Project 3
Therapy-Related Leukemia Following Autologous Transplantation for Lymphoma
Ravi Bhatia, M.D.
Principal Investigator
Smita Bhatia , M.D.
Principal Investigator

Timothy O’Connor, Ph.D.

Autologous peripheral blood stem cell transplantation (aPBSCT) is an effective treatment approach for patients with refractory or relapsed Hodgkin's Lymphoma (HL) and non-Hodgkin's Lymphoma (NHL). However, this treatment approach is associated with a high incidence of therapy-related myelodysplasia and acute myeloid leukemia (t-MDS/AML), which is now recognized as a major cause of non-relapse mortality.

Epidemiological studies indicate that stem cell damage from pre-transplant and transplant-related therapeutic exposures may contribute to the pathogenesis of t-MDS/AML following aPBSCT. However, the mechanisms underlying susceptibility to t-MDS/AML and the sequence of cellular and molecular abnormalities leading to transformation remain unknown.

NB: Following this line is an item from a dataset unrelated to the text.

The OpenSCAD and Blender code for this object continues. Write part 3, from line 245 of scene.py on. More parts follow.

We have initiated a prospective, longitudinal evaluation of patients with HL/NHL undergoing aPBSCT. Patients are being followed longitudinally at multiple time-points from before aPBSCT to several years post-transplant, with serial collection and banking of blood and marrow samples, to allow investigation of factors that predict for the development of t-MDS/AML, and to follow the sequence of events leading to its development.

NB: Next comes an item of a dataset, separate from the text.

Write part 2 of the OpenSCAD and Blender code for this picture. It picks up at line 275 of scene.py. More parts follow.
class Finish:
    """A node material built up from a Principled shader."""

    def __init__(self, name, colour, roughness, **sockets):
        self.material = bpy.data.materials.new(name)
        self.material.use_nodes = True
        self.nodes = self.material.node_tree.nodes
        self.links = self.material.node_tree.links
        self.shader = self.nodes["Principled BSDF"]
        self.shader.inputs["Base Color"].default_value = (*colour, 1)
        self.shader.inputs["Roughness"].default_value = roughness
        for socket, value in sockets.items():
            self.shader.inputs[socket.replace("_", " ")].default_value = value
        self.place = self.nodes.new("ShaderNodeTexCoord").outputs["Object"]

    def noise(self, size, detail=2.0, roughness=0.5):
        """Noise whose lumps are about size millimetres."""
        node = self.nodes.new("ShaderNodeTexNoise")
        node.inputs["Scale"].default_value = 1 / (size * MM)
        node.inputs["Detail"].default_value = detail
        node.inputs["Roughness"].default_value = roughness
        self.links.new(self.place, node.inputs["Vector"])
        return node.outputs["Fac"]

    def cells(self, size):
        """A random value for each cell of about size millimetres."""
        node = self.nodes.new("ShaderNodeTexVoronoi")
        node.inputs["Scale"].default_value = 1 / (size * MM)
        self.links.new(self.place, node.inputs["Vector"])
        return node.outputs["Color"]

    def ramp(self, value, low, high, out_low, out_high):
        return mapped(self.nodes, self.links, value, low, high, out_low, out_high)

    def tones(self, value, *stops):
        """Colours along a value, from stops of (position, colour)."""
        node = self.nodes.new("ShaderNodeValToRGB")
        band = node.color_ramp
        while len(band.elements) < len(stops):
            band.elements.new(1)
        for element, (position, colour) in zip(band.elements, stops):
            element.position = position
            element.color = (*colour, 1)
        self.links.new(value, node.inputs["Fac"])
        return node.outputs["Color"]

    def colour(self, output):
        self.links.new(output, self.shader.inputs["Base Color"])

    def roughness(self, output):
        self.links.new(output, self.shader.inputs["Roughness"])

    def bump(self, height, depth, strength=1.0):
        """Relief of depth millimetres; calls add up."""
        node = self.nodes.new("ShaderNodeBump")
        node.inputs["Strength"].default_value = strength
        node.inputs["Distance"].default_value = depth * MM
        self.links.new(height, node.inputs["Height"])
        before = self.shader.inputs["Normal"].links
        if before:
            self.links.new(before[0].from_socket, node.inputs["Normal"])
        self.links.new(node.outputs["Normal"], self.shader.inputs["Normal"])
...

Investigators with expertise in epidemiology, DNA repair and hematopoiesis will investigate the hypothesis that pre-transplant and transplant-related therapeutic exposures in concert with defects in DNA repair mechanisms (Goal 1) and DNA damage response (Goal 2) are associated with development of detectable hematopoietic abnormalities (Goal 3) that antedate and predict for the development of t-MDS/AML among patients undergoing aPBSCT for HL/NHL. We will determine the sequence of acquisition of abnormalities in DNA repair mechanisms, DNA damage response, hematopoietic and cytogenetic abnormalities in the course of development of t-MDS/AML (Goal 4), and investigate the potential role of the above abnormalities, therapeutic exposures and demographic variables in determining the risk of t-MDS/AML (Goal 5).

Successful completion of these studies will provide insights into the pathogenesis of t-MDS/AML will allow accurate assessment of risk factors for t-MDS/AML following lymphoma therapy and detection of patients at early stages of leukemogenesis. Identification of biomarker s for HL and NHL patients at increased risk of development of t-MDS/AML, may aid modification of treatment regimens to reduce risk of this complication.